• _TASK DATA_:
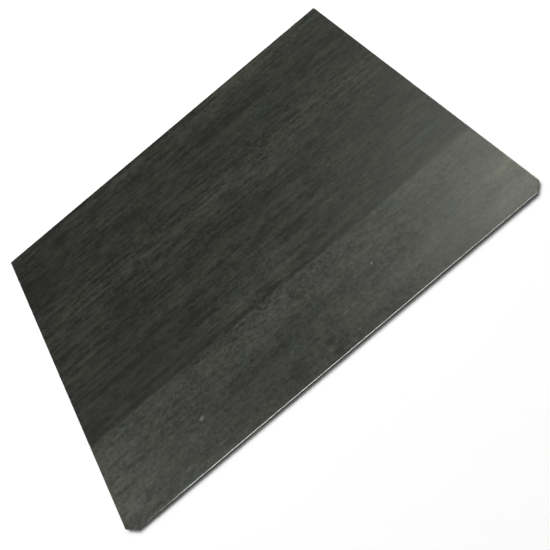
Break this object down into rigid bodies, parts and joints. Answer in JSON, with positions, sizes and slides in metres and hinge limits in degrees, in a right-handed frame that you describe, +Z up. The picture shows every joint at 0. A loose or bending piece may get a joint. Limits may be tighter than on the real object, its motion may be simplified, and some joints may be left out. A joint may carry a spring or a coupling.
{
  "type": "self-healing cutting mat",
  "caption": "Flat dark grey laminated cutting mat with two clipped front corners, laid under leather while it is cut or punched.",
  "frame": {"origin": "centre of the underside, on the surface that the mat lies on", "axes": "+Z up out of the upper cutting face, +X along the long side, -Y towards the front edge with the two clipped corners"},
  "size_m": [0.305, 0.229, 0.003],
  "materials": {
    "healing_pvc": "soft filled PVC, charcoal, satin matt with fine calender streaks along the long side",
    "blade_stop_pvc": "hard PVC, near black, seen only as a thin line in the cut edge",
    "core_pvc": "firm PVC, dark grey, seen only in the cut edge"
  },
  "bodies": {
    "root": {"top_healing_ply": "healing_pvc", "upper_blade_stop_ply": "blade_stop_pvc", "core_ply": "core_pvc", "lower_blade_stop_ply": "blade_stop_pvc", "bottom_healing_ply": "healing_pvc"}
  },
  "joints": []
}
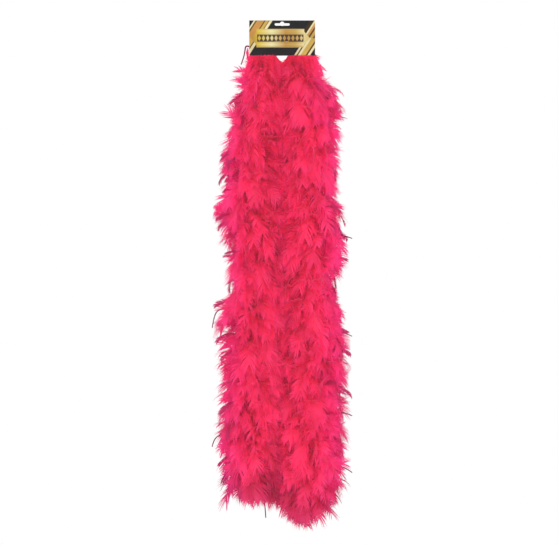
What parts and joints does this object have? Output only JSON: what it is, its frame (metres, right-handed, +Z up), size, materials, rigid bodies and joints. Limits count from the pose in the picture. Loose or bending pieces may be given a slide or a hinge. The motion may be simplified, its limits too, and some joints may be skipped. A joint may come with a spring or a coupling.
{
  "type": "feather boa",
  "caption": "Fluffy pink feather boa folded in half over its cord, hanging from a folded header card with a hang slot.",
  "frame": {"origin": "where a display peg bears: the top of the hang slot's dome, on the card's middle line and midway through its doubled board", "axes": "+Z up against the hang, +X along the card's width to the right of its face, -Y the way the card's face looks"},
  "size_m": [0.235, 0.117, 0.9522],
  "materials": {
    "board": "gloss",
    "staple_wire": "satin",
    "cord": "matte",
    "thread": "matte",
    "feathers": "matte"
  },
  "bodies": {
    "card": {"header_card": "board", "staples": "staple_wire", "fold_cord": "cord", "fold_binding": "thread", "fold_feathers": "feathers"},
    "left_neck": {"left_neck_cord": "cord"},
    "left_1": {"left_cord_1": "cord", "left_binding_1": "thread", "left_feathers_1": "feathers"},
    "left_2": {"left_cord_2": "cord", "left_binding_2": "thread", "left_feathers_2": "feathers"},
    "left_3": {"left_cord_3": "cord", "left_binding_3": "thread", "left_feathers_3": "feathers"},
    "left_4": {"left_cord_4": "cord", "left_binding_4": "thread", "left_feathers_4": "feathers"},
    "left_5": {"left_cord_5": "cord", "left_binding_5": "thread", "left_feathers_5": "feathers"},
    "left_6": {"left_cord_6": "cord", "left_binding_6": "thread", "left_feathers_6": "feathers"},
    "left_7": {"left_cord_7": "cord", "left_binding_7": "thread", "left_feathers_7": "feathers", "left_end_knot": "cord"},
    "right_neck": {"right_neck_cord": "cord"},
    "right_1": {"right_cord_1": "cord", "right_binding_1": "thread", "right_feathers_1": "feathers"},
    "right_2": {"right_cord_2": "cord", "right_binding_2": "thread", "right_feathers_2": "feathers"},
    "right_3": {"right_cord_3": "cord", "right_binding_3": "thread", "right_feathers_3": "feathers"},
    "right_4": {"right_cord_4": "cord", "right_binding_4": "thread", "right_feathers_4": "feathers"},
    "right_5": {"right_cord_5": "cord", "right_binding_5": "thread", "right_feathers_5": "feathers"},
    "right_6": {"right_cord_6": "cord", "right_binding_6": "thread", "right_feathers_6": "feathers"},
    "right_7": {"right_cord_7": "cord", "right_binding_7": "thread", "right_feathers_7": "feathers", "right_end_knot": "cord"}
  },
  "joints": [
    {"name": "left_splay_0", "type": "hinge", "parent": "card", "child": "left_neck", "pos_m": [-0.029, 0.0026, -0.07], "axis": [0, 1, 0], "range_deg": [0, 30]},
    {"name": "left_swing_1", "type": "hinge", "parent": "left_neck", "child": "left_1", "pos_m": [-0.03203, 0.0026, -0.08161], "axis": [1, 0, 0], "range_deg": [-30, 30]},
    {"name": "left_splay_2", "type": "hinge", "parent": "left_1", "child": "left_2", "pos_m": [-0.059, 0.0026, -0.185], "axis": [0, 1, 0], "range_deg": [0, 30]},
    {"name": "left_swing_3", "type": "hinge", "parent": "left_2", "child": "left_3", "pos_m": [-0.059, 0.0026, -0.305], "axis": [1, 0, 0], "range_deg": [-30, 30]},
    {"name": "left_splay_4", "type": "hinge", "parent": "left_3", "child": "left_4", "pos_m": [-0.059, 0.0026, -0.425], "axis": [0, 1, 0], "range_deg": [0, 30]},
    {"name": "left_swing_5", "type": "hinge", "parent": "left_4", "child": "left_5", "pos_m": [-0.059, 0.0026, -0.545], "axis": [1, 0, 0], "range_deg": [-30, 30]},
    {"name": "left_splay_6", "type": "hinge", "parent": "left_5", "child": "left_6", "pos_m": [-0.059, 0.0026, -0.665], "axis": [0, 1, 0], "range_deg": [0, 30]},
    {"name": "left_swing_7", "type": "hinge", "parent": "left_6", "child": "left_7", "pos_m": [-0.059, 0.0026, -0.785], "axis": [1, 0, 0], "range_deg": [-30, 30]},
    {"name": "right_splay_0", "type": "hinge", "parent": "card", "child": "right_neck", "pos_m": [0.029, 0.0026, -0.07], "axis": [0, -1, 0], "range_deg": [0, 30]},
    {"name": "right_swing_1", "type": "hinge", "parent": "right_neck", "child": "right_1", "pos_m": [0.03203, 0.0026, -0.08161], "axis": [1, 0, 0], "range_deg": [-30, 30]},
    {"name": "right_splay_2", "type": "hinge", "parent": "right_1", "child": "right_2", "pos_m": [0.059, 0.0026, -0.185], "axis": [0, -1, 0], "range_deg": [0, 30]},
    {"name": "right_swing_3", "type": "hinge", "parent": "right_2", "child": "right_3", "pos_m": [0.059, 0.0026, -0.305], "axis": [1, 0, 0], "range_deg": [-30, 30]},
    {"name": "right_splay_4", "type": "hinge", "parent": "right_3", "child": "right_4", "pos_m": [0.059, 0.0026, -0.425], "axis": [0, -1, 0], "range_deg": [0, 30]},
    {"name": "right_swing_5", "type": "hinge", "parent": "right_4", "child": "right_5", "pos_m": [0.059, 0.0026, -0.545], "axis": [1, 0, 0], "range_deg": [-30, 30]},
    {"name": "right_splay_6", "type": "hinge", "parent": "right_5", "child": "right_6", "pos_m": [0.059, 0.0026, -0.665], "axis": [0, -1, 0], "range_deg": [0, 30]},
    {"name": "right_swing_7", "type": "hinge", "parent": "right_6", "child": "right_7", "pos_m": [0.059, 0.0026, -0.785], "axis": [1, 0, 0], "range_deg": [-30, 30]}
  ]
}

• _SET EXERCISE_: Set down every line of the listing above again, exactly as given.

• _EXERCISE SOLUTION_:
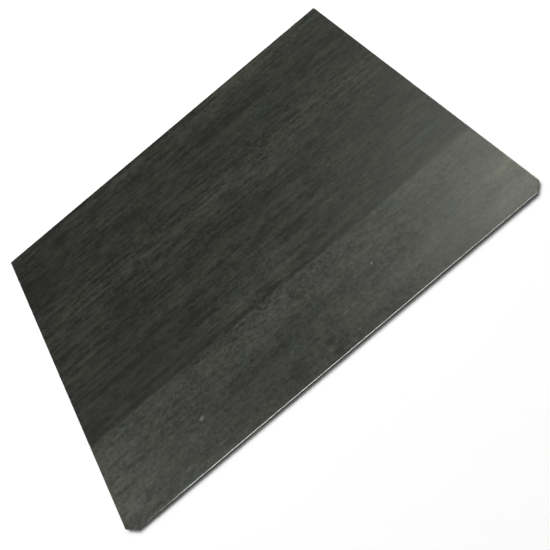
Break this object down into rigid bodies, parts and joints. Answer in JSON, with positions, sizes and slides in metres and hinge limits in degrees, in a right-handed frame that you describe, +Z up. The picture shows every joint at 0. A loose or bending piece may get a joint. Limits may be tighter than on the real object, its motion may be simplified, and some joints may be left out. A joint may carry a spring or a coupling.
{
  "type": "self-healing cutting mat",
  "caption": "Flat dark grey laminated cutting mat with two clipped front corners, laid under leather while it is cut or punched.",
  "frame": {"origin": "centre of the underside, on the surface that the mat lies on", "axes": "+Z up out of the upper cutting face, +X along the long side, -Y towards the front edge with the two clipped corners"},
  "size_m": [0.305, 0.229, 0.003],
  "materials": {
    "healing_pvc": "soft filled PVC, charcoal, satin matt with fine calender streaks along the long side",
    "blade_stop_pvc": "hard PVC, near black, seen only as a thin line in the cut edge",
    "core_pvc": "firm PVC, dark grey, seen only in the cut edge"
  },
  "bodies": {
    "root": {"top_healing_ply": "healing_pvc", "upper_blade_stop_ply": "blade_stop_pvc", "core_ply": "core_pvc", "lower_blade_stop_ply": "blade_stop_pvc", "bottom_healing_ply": "healing_pvc"}
  },
  "joints": []
}
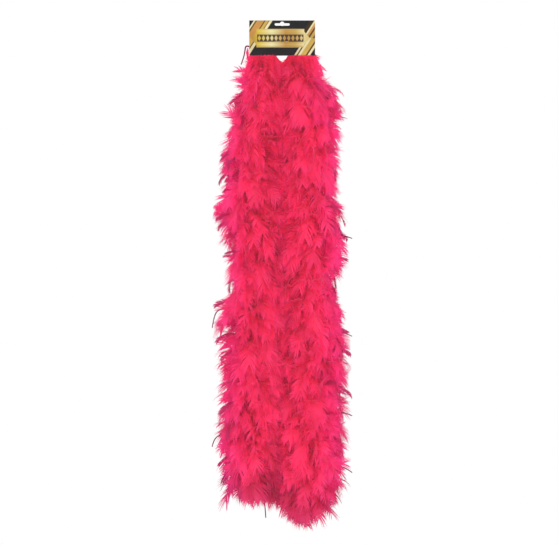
What parts and joints does this object have? Output only JSON: what it is, its frame (metres, right-handed, +Z up), size, materials, rigid bodies and joints. Limits count from the pose in the picture. Loose or bending pieces may be given a slide or a hinge. The motion may be simplified, its limits too, and some joints may be skipped. A joint may come with a spring or a coupling.
{
  "type": "feather boa",
  "caption": "Fluffy pink feather boa folded in half over its cord, hanging from a folded header card with a hang slot.",
  "frame": {"origin": "where a display peg bears: the top of the hang slot's dome, on the card's middle line and midway through its doubled board", "axes": "+Z up against the hang, +X along the card's width to the right of its face, -Y the way the card's face looks"},
  "size_m": [0.235, 0.117, 0.9522],
  "materials": {
    "board": "gloss",
    "staple_wire": "satin",
    "cord": "matte",
    "thread": "matte",
    "feathers": "matte"
  },
  "bodies": {
    "card": {"header_card": "board", "staples": "staple_wire", "fold_cord": "cord", "fold_binding": "thread", "fold_feathers": "feathers"},
    "left_neck": {"left_neck_cord": "cord"},
    "left_1": {"left_cord_1": "cord", "left_binding_1": "thread", "left_feathers_1": "feathers"},
    "left_2": {"left_cord_2": "cord", "left_binding_2": "thread", "left_feathers_2": "feathers"},
    "left_3": {"left_cord_3": "cord", "left_binding_3": "thread", "left_feathers_3": "feathers"},
    "left_4": {"left_cord_4": "cord", "left_binding_4": "thread", "left_feathers_4": "feathers"},
    "left_5": {"left_cord_5": "cord", "left_binding_5": "thread", "left_feathers_5": "feathers"},
    "left_6": {"left_cord_6": "cord", "left_binding_6": "thread", "left_feathers_6": "feathers"},
    "left_7": {"left_cord_7": "cord", "left_binding_7": "thread", "left_feathers_7": "feathers", "left_end_knot": "cord"},
    "right_neck": {"right_neck_cord": "cord"},
    "right_1": {"right_cord_1": "cord", "right_binding_1": "thread", "right_feathers_1": "feathers"},
    "right_2": {"right_cord_2": "cord", "right_binding_2": "thread", "right_feathers_2": "feathers"},
    "right_3": {"right_cord_3": "cord", "right_binding_3": "thread", "right_feathers_3": "feathers"},
    "right_4": {"right_cord_4": "cord", "right_binding_4": "thread", "right_feathers_4": "feathers"},
    "right_5": {"right_cord_5": "cord", "right_binding_5": "thread", "right_feathers_5": "feathers"},
    "right_6": {"right_cord_6": "cord", "right_binding_6": "thread", "right_feathers_6": "feathers"},
    "right_7": {"right_cord_7": "cord", "right_binding_7": "thread", "right_feathers_7": "feathers", "right_end_knot": "cord"}
  },
  "joints": [
    {"name": "left_splay_0", "type": "hinge", "parent": "card", "child": "left_neck", "pos_m": [-0.029, 0.0026, -0.07], "axis": [0, 1, 0], "range_deg": [0, 30]},
    {"name": "left_swing_1", "type": "hinge", "parent": "left_neck", "child": "left_1", "pos_m": [-0.03203, 0.0026, -0.08161], "axis": [1, 0, 0], "range_deg": [-30, 30]},
    {"name": "left_splay_2", "type": "hinge", "parent": "left_1", "child": "left_2", "pos_m": [-0.059, 0.0026, -0.185], "axis": [0, 1, 0], "range_deg": [0, 30]},
    {"name": "left_swing_3", "type": "hinge", "parent": "left_2", "child": "left_3", "pos_m": [-0.059, 0.0026, -0.305], "axis": [1, 0, 0], "range_deg": [-30, 30]},
    {"name": "left_splay_4", "type": "hinge", "parent": "left_3", "child": "left_4", "pos_m": [-0.059, 0.0026, -0.425], "axis": [0, 1, 0], "range_deg": [0, 30]},
    {"name": "left_swing_5", "type": "hinge", "parent": "left_4", "child": "left_5", "pos_m": [-0.059, 0.0026, -0.545], "axis": [1, 0, 0], "range_deg": [-30, 30]},
    {"name": "left_splay_6", "type": "hinge", "parent": "left_5", "child": "left_6", "pos_m": [-0.059, 0.0026, -0.665], "axis": [0, 1, 0], "range_deg": [0, 30]},
    {"name": "left_swing_7", "type": "hinge", "parent": "left_6", "child": "left_7", "pos_m": [-0.059, 0.0026, -0.785], "axis": [1, 0, 0], "range_deg": [-30, 30]},
    {"name": "right_splay_0", "type": "hinge", "parent": "card", "child": "right_neck", "pos_m": [0.029, 0.0026, -0.07], "axis": [0, -1, 0], "range_deg": [0, 30]},
    {"name": "right_swing_1", "type": "hinge", "parent": "right_neck", "child": "right_1", "pos_m": [0.03203, 0.0026, -0.08161], "axis": [1, 0, 0], "range_deg": [-30, 30]},
    {"name": "right_splay_2", "type": "hinge", "parent": "right_1", "child": "right_2", "pos_m": [0.059, 0.0026, -0.185], "axis": [0, -1, 0], "range_deg": [0, 30]},
    {"name": "right_swing_3", "type": "hinge", "parent": "right_2", "child": "right_3", "pos_m": [0.059, 0.0026, -0.305], "axis": [1, 0, 0], "range_deg": [-30, 30]},
    {"name": "right_splay_4", "type": "hinge", "parent": "right_3", "child": "right_4", "pos_m": [0.059, 0.0026, -0.425], "axis": [0, -1, 0], "range_deg": [0, 30]},
    {"name": "right_swing_5", "type": "hinge", "parent": "right_4", "child": "right_5", "pos_m": [0.059, 0.0026, -0.545], "axis": [1, 0, 0], "range_deg": [-30, 30]},
    {"name": "right_splay_6", "type": "hinge", "parent": "right_5", "child": "right_6", "pos_m": [0.059, 0.0026, -0.665], "axis": [0, -1, 0], "range_deg": [0, 30]},
    {"name": "right_swing_7", "type": "hinge", "parent": "right_6", "child": "right_7", "pos_m": [0.059, 0.0026, -0.785], "axis": [1, 0, 0], "range_deg": [-30, 30]}
  ]
}